Pour approfondir et mieux discerner notre capacité à améliorer la pertinence et la fiabilité de nos intuitions il nous faut prendre en compte les processus cérébraux en inter action systémique qui font émerger nos intuitions fulgurantes ou itératives :
- Les processus attentionnels qui nous permettent de réagir à des signaux faibles de manière non consciente
- Les processus de maturation des représentations mentales ou cartes du monde élaborées de manière consciente, itératives et asynchrone, de façon arbitraire et ou rigoureuse
- Les processus de créativités intégratives et dérivatives qui procèdent par analogies, métaphores et démarches plus rationnelles (ex logiques héréditaires et contextuelles de l’émergence des brevets)
- Les processus d’apprentissages et de conditionnements liés aux spécificités cérébrales biologiques
Chacun de ces processus est un agent qui peut s’éduquer, se développer et s’adapter. En particulier la pratique systématique de l’analyse de pratique, des retours d’expériences, de la mémorisation de représentations mentales complexes et synthétiques, de prises de notes, de leurs formalisations et de leurs partages dans des temps courts sont des grand vecteur d’améliorations de la faculté de produire des intuitions fiables et pertinentes.
Si les techniques d’apprentissages et de conditionnements sont très efficaces, elles demandent de l’énergie et du temps. Pour intégrer de manière systématique tout apport extérieur dans des représentations multipolaires et plus précisément quadripolaires, il m’a fallut environ 4 années de pratique intensive. Mes capacités de maîtrise des risques en montagne ou d’orientation en montagne m’ont demandé aussi plusieurs années.
Ces techniques d’apprentissages et de conditionnements possèdent aussi des limites, celles liées à l’aventure de l’espèce humaine. Notre cerveau n’est pas capable de percevoir les ultra son ou certaines couleurs. Notre cerveau occidental est conditionné par les apprentissages scolaires, la démarche cartésienne comme par le système de comptage décimal. Une autre limite est l’âge cognitif de nos cerveaux singuliers. Deux individus de même âge peuvent vivre avec des cerveaux d’âges cognitifs différents. Le cerveau « numérisé » d’une personne peut fonctionner de manière très différente d’une personne non numérisée. C’est équivalent à la différence d’une personne qui pratique une langue dans toutes ses dimensions lecture écriture et verbalisation avec une personne illettré. Je reviendrais sur ce point dans un autre article.
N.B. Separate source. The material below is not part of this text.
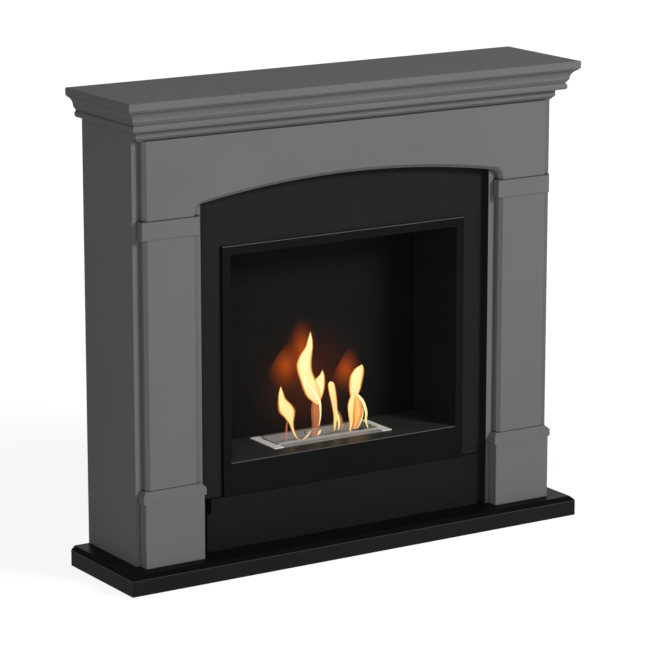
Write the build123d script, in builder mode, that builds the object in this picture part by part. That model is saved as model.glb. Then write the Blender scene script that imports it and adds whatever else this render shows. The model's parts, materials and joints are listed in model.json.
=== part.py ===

L’intuition est une faculté cérébrale qui se développe et se fiabilise dans la limite des langages et des cultures qui la nourrissent. L’un des facteurs principaux de sa fiabilisation est la pratique d’introspection cognitive, posture méta qui vise à détecter et à mettre en doute ou en question le comment je pense ce que je pense. Cette posture méta résulte elle même de l’apprentissage et du développement de processus cérébraux générant des intuitions d’un autre ordre. Elle est la clé de développement du libre arbitre et s’inscrit dans une temporalité longue, sur plusieurs années.